In the case of Daesh’s grab of Mosul, Iraq’s army, which is dominated by Shiites with Iranian loyalties, and whose commanders were selected because of their sectarian loyalties rather than their experience, shamefully fled when faced with a few thousand terrorists and even today require assistance from US ‘advisors’ and airpower, Shiite militias and Kurdish Peshmerga to free the terrorised population.
Iran has a long history of using its Revolutionary Guard Corps (IRGC) as well as government-backed militias such as the Basij to quell demonstrations. In 1963, the Shah’s military was unleashed onto the streets to crush massive protests in 1963 and again in 1979. The Revolutionary Guard was aggressively utilised to put an end to the hopes of the country’s Green Movement in 2009 despite protests involving hundreds of thousands and stifled smaller demonstrations in 2011.
Iranian forces are structured to deal with both social uprisings and external aggression, while Iranian Revolutionary Guards have been the regime’s oppressive arm for over 30 years.
“The Guard has evolved and built a powerful military-industrial-financial complex. And they have not limited themselves to the normal economy. The IRGC has expanded Iran’s underground economy and its own control over it, building a mafia cartel in the process,” writes Saeed Ghasseminejad in Business Insider.
It is worth noting that Iran’s forces are not the only ones in the region enjoying control over a substantial percentage of their nation’s economy.

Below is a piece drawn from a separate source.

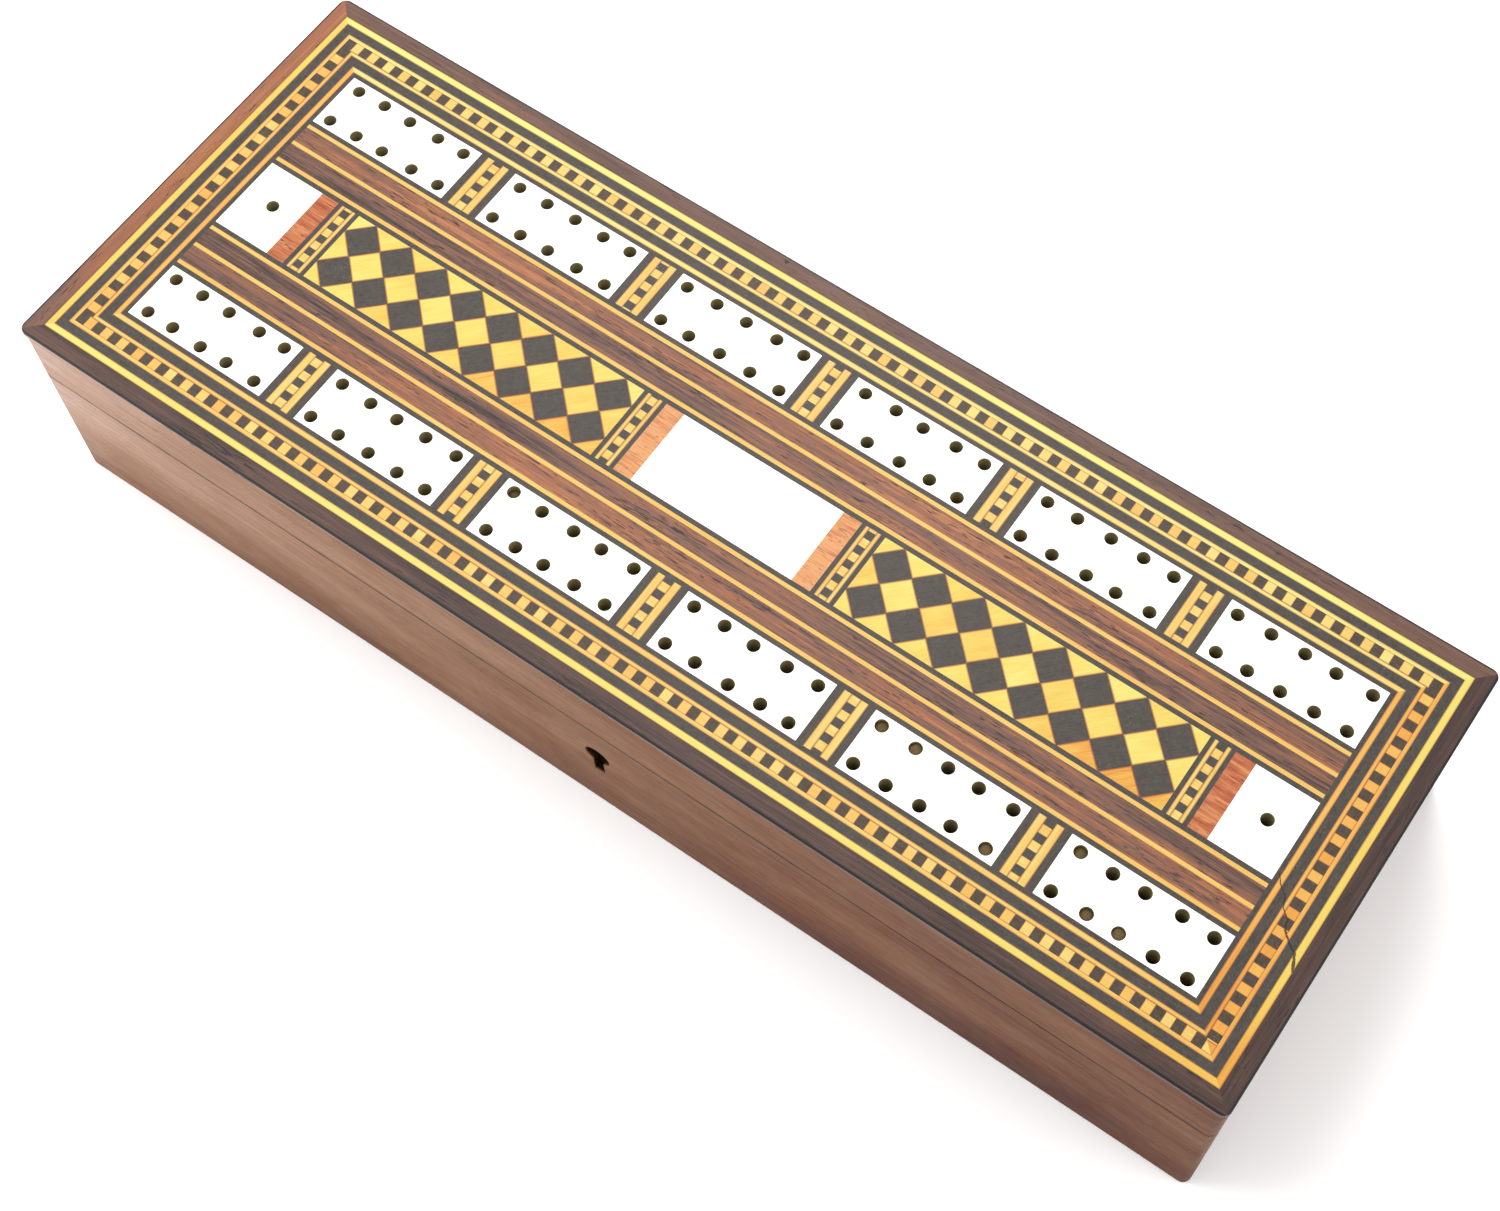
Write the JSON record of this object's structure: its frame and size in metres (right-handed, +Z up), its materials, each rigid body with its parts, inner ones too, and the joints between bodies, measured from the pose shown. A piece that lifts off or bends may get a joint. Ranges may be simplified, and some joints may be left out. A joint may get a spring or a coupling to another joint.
{
  "type": "cribbage board box",
  "caption": "Hinged wooden box whose inlaid lid is a cribbage board with bone peg plates; card wells inside and a lock in the front.",
  "frame": {"origin": "middle of the underside", "axes": "+X to the right along the length when facing the keyhole, -Y out of the front wall, +Y to the hinged back, +Z up"},
  "size_m": [0.275, 0.1, 0.0534],
  "materials": {
    "bone": "satin",
    "satinwood": "satin",
    "boxwood": "satin",
    "ebony": "satin",
    "tulipwood": "satin",
    "rosewood": "satin",
    "carcass_rosewood": "satin",
    "inner_wood": "matte",
    "steel": "satin",
    "brass": "satin"
  },
  "bodies": {
    "box": {"base_back_wall": "carcass_rosewood", "base_front_wall": "carcass_rosewood", "base_left_wall": "carcass_rosewood", "base_right_wall": "carcass_rosewood", "bottom_board": "inner_wood", "box_hinge_leaves": "brass", "box_hinge_screws": "brass", "hinge_pins": "steel", "key_pin": "steel", "left_divider": "inner_wood", "lock_case": "brass", "lock_plate": "brass", "lock_screws": "brass", "right_divider": "inner_wood"},
    "lid": {"band_boxwood_lines": "boxwood", "band_ebony_lines": "ebony", "border_boxwood_squares": "boxwood", "border_ebony_squares": "ebony", "boxwood_fillet": "boxwood", "boxwood_inner_line": "boxwood", "boxwood_outer_line": "boxwood", "centre_plate": "bone", "cross_boxwood_lines": "boxwood", "cross_boxwood_squares": "boxwood", "cross_ebony_lines": "ebony", "cross_ebony_squares": "ebony", "ebony_field_line": "ebony", "ebony_inner_line": "ebony", "ebony_outer_line": "ebony", "end_plate_left": "bone", "end_plate_right": "bone", "lid_back_rail": "carcass_rosewood", "lid_board": "inner_wood", "lid_front_rail": "carcass_rosewood", "lid_hinge_leaves": "brass", "lid_hinge_screws": "brass", "lid_left_rail": "carcass_rosewood", "lid_right_rail": "carcass_rosewood", "parquetry_ebony_diamonds": "ebony", "parquetry_satinwood_diamonds": "satinwood", "peg_plate_back_1": "bone", "peg_plate_back_2": "bone", "peg_plate_back_3": "bone", "peg_plate_back_4": "bone", "peg_plate_back_5": "bone", "peg_plate_back_6": "bone", "peg_plate_front_1": "bone", "peg_plate_front_2": "bone", "peg_plate_front_3": "bone", "peg_plate_front_4": "bone", "peg_plate_front_5": "bone", "peg_plate_front_6": "bone", "rosewood_bands": "rosewood", "rosewood_border": "rosewood", "satinwood_line": "satinwood", "strike_plate": "brass", "strike_screws": "brass", "tulipwood_strips": "tulipwood"},
    "bolt": {"lock_bolt": "steel", "lock_spring": "steel"}
  },
  "joints": [
    {"name": "lid_hinge", "type": "hinge", "parent": "box", "child": "lid", "pos_m": [0, 0.04815, 0.03698], "axis": [-1, 0, 0], "range_deg": [0, 95]},
    {"name": "bolt_slide", "type": "slide", "parent": "box", "child": "bolt", "axis": [-1, 0, 0], "range_m": [0, 0.0022]}
  ]
}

During the heady ‘Arab Spring’ era, Syria’s army was steadfastly on the side of a regime that is arguably more brutal than Saddam’s was and, with few exceptions – defectors who spearheaded the Free Syrian Army – remain so.
Writing under the heading “Assad’s officer ghetto: Why the Syrian Army remains loyal”, Kheder Khaddour asserts the sectarian affiliation (Alawite) of officer core is not the central factor, which he believes is the system of housing and benefits that come at “a steep cost”. “Protecting a beneficial system, rather than adhering to strict ideological loyalty, is what has kept the Syrian officer corps largely intact,” he writes. It is a similar story in Lebanon whose military has been infiltrated by Iran’s proxy Hezbollah.
Former President of Yemen Ali Abdullah Saleh, who rose up through the army’s ranks, used the same playbook in the belief the army would keep him in power while at the same time stashing a fortune of up to $62bn in 20 countries, according to a panel of United Nations experts. Under pressure he agreed to step down but never gave up on his ambitions bolstered by loyalist army units, tribal leaders and Houthi militias undeterred by the destruction of the Arab World’s poorest country.
I have long urged Gulf Cooperation Council (GCC) heads of state to strengthen and unify their military forces, solely for the purposes of self-defence, and particularly when Iran’s mask hiding its aggression has fallen off and the need to protect our neighbourhood from Daesh and other terrorist groups is greater than ever.
Our military personnel are characterized by their sincere love of country and their overriding wish to protect their families and countrymen. I have often been in awe of their bravery and dedication and have been deeply saddened by the loss of each and every one of those we lost saving our brothers and sisters in Yemen.
Gulf militaries rank high among the world’s most honourable, armies that would never be seduced to abandon their duties or driven to fight alongside an army such as Syria’s responsible for the deaths of hundreds of thousands women and children and known to have suffocated civilians with chemical weapons.
In my view, any Arab state that links arms with the Assad regime or any other that uses lethal force to subdue its own people should be diplomatically sidelined by the GCC and deprived of financial assistance, else we would be placed in the untenable position of being indirectly complicit in Bashar Al Assad’s crimes.
That position should be widely aired to give any Arab country tempted to do so time to reflect.
“Choose your friends wisely; they will make or break you” advised the American hotelier and entrepreneur J. Willard Marriott. A pearl of wisdom indeed! As I have said many times before, we require transparency from our ‘allies’. Are they on the same page? Are they with us or against us? Those questions demand immediate answers in these uncertain times.